Four minutes later Rangers scored their fifth when Tavernier cut in from the right to set up one of the easier goals of Miller’s long and fruitful career. How Chopra, disconsolate at the other end of the park, must have yearned for such service.

His team-mates must have been desperate to hear the half-time whistle. Alloa manager Danny Lennon had wanted his team to put on a good show in front of the TV cameras, and prove wrong what in his programme notes he termed the “so-called experts” who’d predicted relegation for his part-timers, but the game wasn’t working out like that.

They tightened up in the second half and McNeil – who’d earlier made the wrong choice in rushing from his goal, only to be saved by the woodwork – managed to pull off some decent stops.
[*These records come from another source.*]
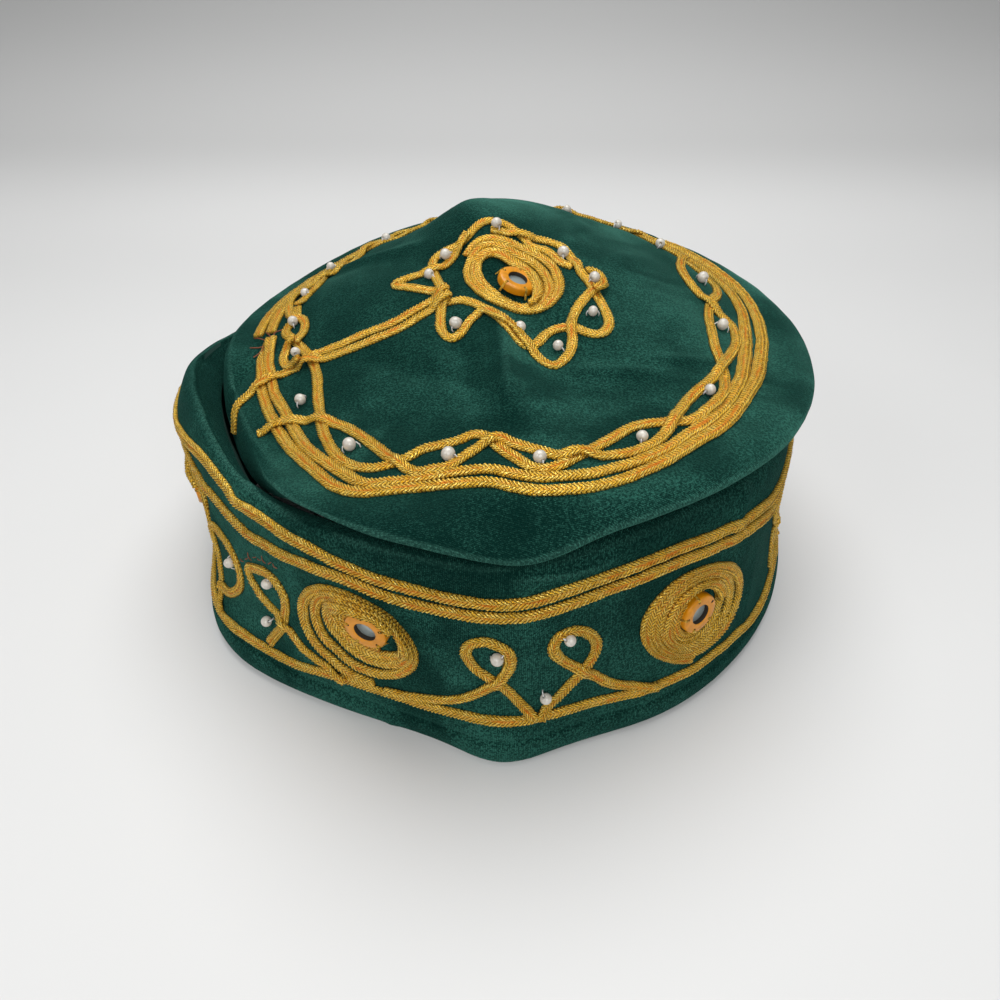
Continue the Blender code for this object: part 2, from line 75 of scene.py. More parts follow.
# Round the band: angle, middle of the two stripe braids, how far each is from it, height of the base
# braid, in degrees and mm.
BRAID_LINES = (
    (0.0, 53.5, 1.7, 15.0),
    (12.0, 55.4, 2.1, 16.0),
    (25.0, 55.0, 2.3, 14.0),
    (36.0, 53.3, 2.1, 13.0),
    (44.0, 52.0, 2.0, 12.0),
    (54.0, 49.6, 2.2, 9.6),
    (75.0, 51.4, 2.1, 10.6),
    (110.0, 52.8, 1.9, 13.4),
    (180.0, 53.5, 1.9, 14.0),
    (250.0, 53.5, 1.9, 14.0),
    (285.0, 54.4, 2.8, 12.8),
    (302.0, 55.2, 4.9, 10.0),
    (316.0, 53.0, 4.2, 11.6),
    (324.0, 54.5, 3.8, 12.4),
    (332.0, 55.5, 3.0, 14.4),
    (338.0, 55.4, 2.2, 15.2),
    (346.0, 54.1, 2.1, 15.0),
)

# Loop strands of the pair in front, as (mm round the band from the pair's middle, height).
RIGHT_LOOP = ((0.5, 16), (9, 26.5), (12.8, 32), (14, 37), (11.3, 42), (7.6, 44.3), (4.2, 43.4),
              (3.2, 39.8), (5.8, 35), (10, 30.5), (14, 26.5), (19.5, 21), (26.5, 17), (33, 14.5))
LEFT_LOOP = ((-0.5, 16), (-7, 27), (-11, 31), (-14.2, 34), (-15.9, 38.4), (-15, 42), (-11.4, 43.8),
             (-7.4, 41.6), (-6.1, 37.4), (-7.2, 32.5), (-10, 28.5), (-16.5, 22), (-22.5, 19), (-30, 17.5),
             (-38, 17.0))
SHORT_ARM = ((-10, 28.5), (-12, 22), (-13, 14))     # where the left arm of a pair has no coil to run to
# The inner end of a coil, in mm from the middle of its hole, and the pearls of a pair of loops.
COIL_END = ((-4.2, 5.4), (-6.2, 2.6), (-6.6, -1.4), (-4.6, -4.8), (-1.2, -6.4), (2.2, -6.6))
LOOP_PEARLS = ((-9.0, 39.2), (6.6, 42.6), (2.0, 23.4))
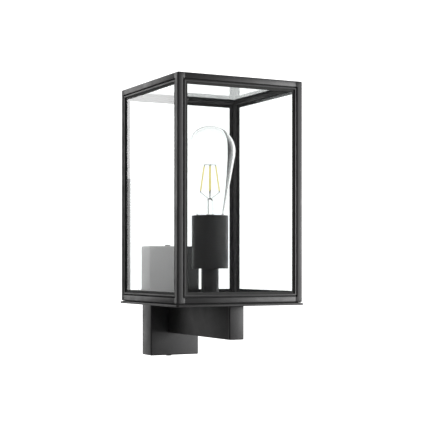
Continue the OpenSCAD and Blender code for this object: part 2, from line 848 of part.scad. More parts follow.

Then Warburton made a triple substitution, affording the Rangers contingent their first look at Nathan Oduwa, a young loan signing from Tottenham Hotspur who’d given himself the big build-up. “I’m very tricky,” he’d promised. “I’ll bring a lot of entertainment, I’ll get the supporters on their feet quite often.”

In an eventful cameo, he attempted stepovers, nutmegs and rainbow flicks. Not everything came off and there was some fairly theatrical appeals for a penalty, not given, and some of the fancydan stuff seemed to irritate the Alloa defenders who’d put in a hard shift already. But it was from his dance along the line near the end that Miller eventually scored Rangers’ fifth.